Can you describe some of those early American traders who went to China?

Dolin: Probably the best character to talk about was the main backer of the ship, the Empress of China, which is Robert Morris. His story is somewhat typical of the merchants who got involved in the China trade very early on. These are people who had either been involved in trading activity prior to the American Revolution and had been rather successful. They were familiar with having ships and crews sent out to different parts of the world to gather all sorts of items, including human chattel slavery, and making a profit from maritime trade.

Another element that gave them the financial muscle to go out after the American Revolution was privateering. During the American Revolution a lot of merchants, with permission from the infant American government, went out and preyed on British shipping and won a lot of prizes. The American privateers were like our navy during the revolution, and they captured a lot of British ships and brought them back to American ports. They split the bounty—the American government got some of it but the people who went out and did the capturing got some of it as well, and some of these merchants got incredibly wealthy.

After the war, you had the combination of people who are savvy in the ways of business, savvy in the ways of maritime trade, who also have a fleet of ships at their disposal, skilled crewmen, and the money to fund these ventures. If they couldn’t do it on their own, they could join forces with other merchants and create little corporate syndicates to send these ships out.

Robert Morris was a merchant before the American Revolution. He was heavily involved in the West Indies trade, and during the war he not only became the financier of the revolution, helped the war effort, and sort of ran our infant navy, but he was also involved in privateering and he came out of the war very wealthy. He was very familiar with British trade with China and the opportunities that might be there if the Americans went over to Canton. So he hooked up with some other merchants who had money to spend, and they put together the Empress of China, which cost $120,000 to build the ship and load it up and then send it off. That was a lot of money back then.

What were American views of the Chinese before they started trading and after, when they had more direct experience? What were the Chinese views of foreigners at the time?
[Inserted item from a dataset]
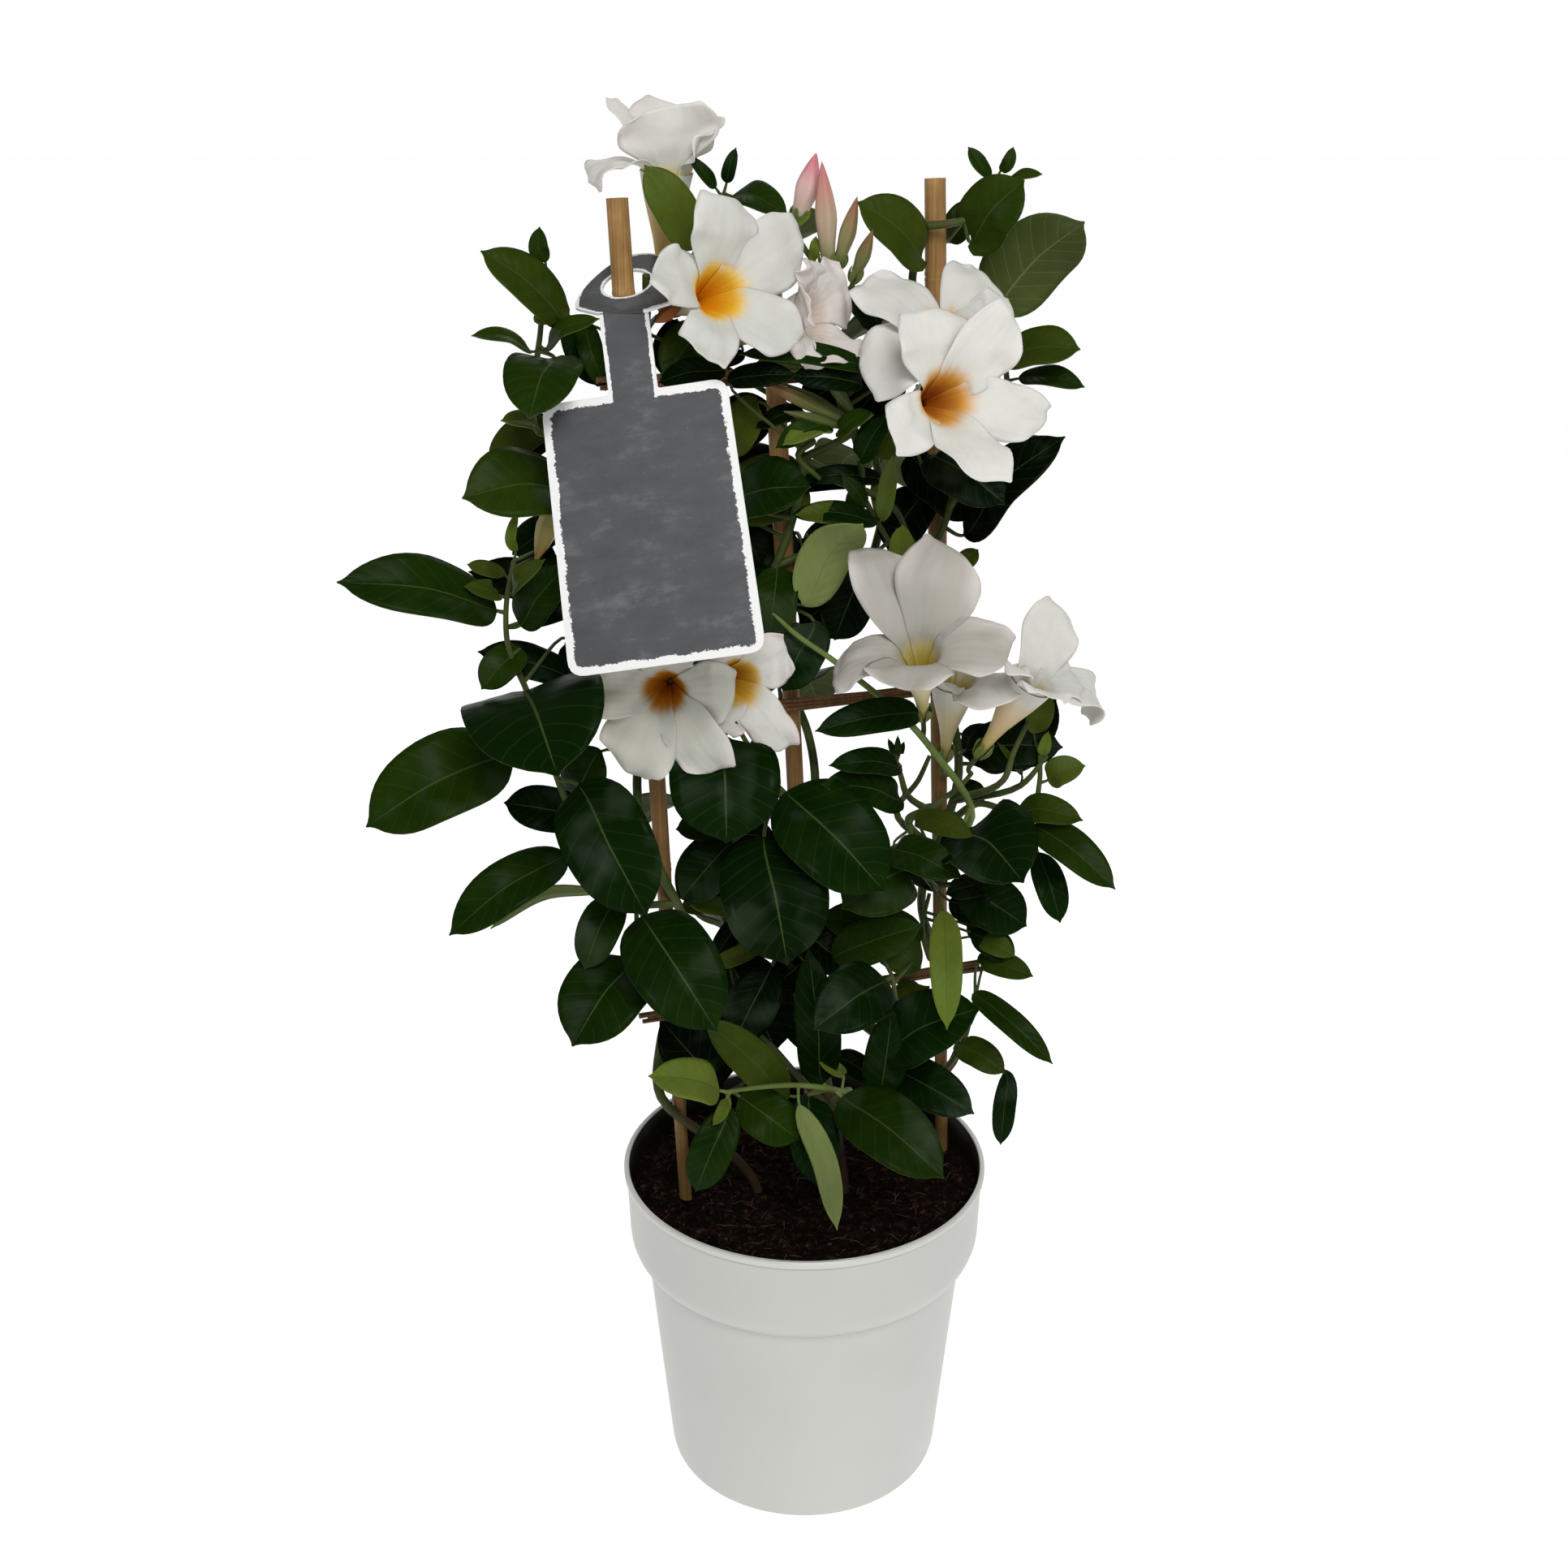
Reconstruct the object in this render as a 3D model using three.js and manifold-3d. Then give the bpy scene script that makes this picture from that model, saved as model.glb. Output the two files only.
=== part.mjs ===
// Mandevilla in a round nursery pot, climbing on a flat cane rack.
// Millimetres, +Z up. The origin is the middle of the pot's flat underside.
// The viewer's side of the plant is -Y, and +X is to the viewer's right.

import * as THREE from 'three';
import { mergeVertices } from 'three/addons/utils/BufferGeometryUtils.js';
import Module from 'manifold-3d';

const wasm = await Module();
wasm.setup();

// ---- driving dimensions ----

const gap = 0.4; // free space between one piece and the next

const potHeight = 156.5;
const potRimRadius = 85;
const potBaseRadius = 65;
const potBandDrop = 45; // from the lip down to the step under the rim band
const potWall = 2.4;
const potFloor = 3.2;
const potSides = 24;
const soilHeight = 144.5;

const caneFootRadius = 3.1; // where a cane enters the soil
const caneTopRadius = 4.6;
const barHalfHeight = 3;
const barHalfDepth = 2.2;

const bladeThickness = 0.8;
const bladeFold = 0.3; // rise of a blade's halves above its midrib, for each millimetre outward
const bladeArch = 0.14; // rise of a blade's middle, as a share of its length
const petioleThickness = 1.8;
const petioleHalfWidth = 1;
const shortestPetiole = 4;
const stemRadius = 2.2;
const shootRadius = 1.6;
const pedicelRadius = 1.2;
const windingGap = 3; // between a winding stem and the cane inside it

const petalThickness = 0.8;
const tubeLength = 46;
const mouthRadius = 11;

// The rack's three canes, from the soil's surface to their tops.
// Under the soil they lean inward, clear of the pot's wall.
const canes = {
  left: {
    foot: [-48, -14, 20],
    bend: [-53, -16, 112],
    low: [-55.5, -16.5, soilHeight],
    top: [-73, -16.5, 588],
  },
  middle: {
    foot: [7, 4.5, 20],
    bend: [6, 4.5, 112],
    low: [5, 4.5, soilHeight],
    top: [-16, 4.5, 578],
  },
  right: {
    foot: [48, 18, 20],
    bend: [59.5, 22.5, 112],
    low: [67.5, 25.5, soilHeight],
    top: [51, 25.5, 594],
  },
};

// Cross-bars of split cane, tied to the front of the canes: height and overhang at each end.
const bars = {
  low: { height: 244, leftOverhang: 17, rightOverhang: 20 },
  middle: { height: 382, leftOverhang: 15, rightOverhang: 16 },
  top: { height: 520, leftOverhang: 15, rightOverhang: 15 },
};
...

Dolin: Before the trade Americans had to rely on second hand information. Marco Polo, the Jesuit missionaries, and others who traveled from west to east wrote about their experiences. A lot of the greatest inventions in the world at the time can be traced back to China: gunpowder, the compass, the stirrup, the wheelbarrow, suspension bridges. The Chinese were an extremely advanced civilization—the most advanced in the world for thousands of years. When westerners got their first gaze upon China, they were very impressed.

America’s entry into the China trade during the late 1700s and early 1800s was just at the time when the Chinese empire was starting to crumble. China was being beset by a whole range of internal and external problems—famine, internal rebellion, problems with the military, and the rise in opium smoking. At the time that America was starting to really come to grips with China, China was on a downward spiral.

Also, the Americans that went over there by and large during the period I talk about were merchants, and up until the end of the Opium Wars most merchants only saw a sliver of China. They were in Canton, they were in a rough, walled off part of the city, and they were exposed to some of the meanest elements of Chinese society. They felt they were being cheated, they didn’t like what the Chinese ate, they made fun of how they walked, how they looked, how they dressed. There were any number of things that American merchants found less than commendable about the Chinese.

The Chinese believed that foreigners were foreign devils. They believed that all the other countries were beneath them at some level and had inferior cultures. When you have that kind of attitude going into the relationship, it’s not necessarily going to breed a sense of equality among the people with whom you’re trading.

In general, the Chinese held a condescending view of foreigners. But during the 1800s, China was being pounded by outside forces and humiliated in many cases. They were not being accorded the level of respect they thought their empire was due, and that created a lot of hostility that lasts to this day.

While there certainly were Americans who were writing glowingly of the Chinese, it’s not surprising that American merchants developed a somewhat negative view of the Chinese. Part of it had to do with the nature of the trade. The British and the Americans really didn’t like being constrained to Canton, the regulations they had to operate under, and the way in which the trade was set up. They wanted more open access to China. Westerners had this almost lottery perspective when they looked at China: They saw this huge, wealthy country just waiting for western goods. They thought, “If we can just crack it open somehow, the Chinese are going to buy so much of our products that we’re going to be rich.” Westerners were continually frustrated that the Chinese weren’t quite as interested in western goods as they had hoped. They slowly learned that the Chinese weren’t nearly as wealthy as they thought, and that’s still the case today.

Now China has a rising middle and upper class and they’re buying more and more, but even back then there were a lot of incredibly poor people who didn’t have the option to buy something from another country.

That’s a fascinating parallel to today. There’s a view that if only we can access this market, we can make a ton of money.

Dolin: Maybe someday the dream of China being this unlimited market for western products will be realized. I have no idea. The point I wanted to make and I think is true is that from the very beginning of our relationship with China, up until today, the dream of China becoming this enormous potential market has yet to be fully realized.

Do you see any other links between today’s commercial relationship and the past? What can we learn from the past?

Dolin: My intent with the book was to show the history and the past and let other people draw the lessons that are deeper than the ones that I drew. But I did draw some simple lessons that I think are still powerful: deficits then and deficits now and the whole notion of China being viewed through the lens of commercial opportunity.

Back then we didn’t know a lot about Chinese culture or the Chinese. We know a lot more about them now and they know a lot more about us, but I still think there are misconceptions and there are a lot of things that Americans don’t know, particularly about the history. Very few Americans have any concept of the Opium Wars or that we had this extensive China trade going back hundreds of years. The Chinese are certainly very aware of the Opium Wars, and that’s important for westerners to know that history because there are modern day sensitivities that relate to this period.

It’s also important to have a little more humility on both sides. We know more and our relationship is more important to each side than it ever was in the past. We are inextricably bound at the hip for the foreseeable future. I hope that looking at the past and realizing we have this long history can help us move into the future in a more positive way.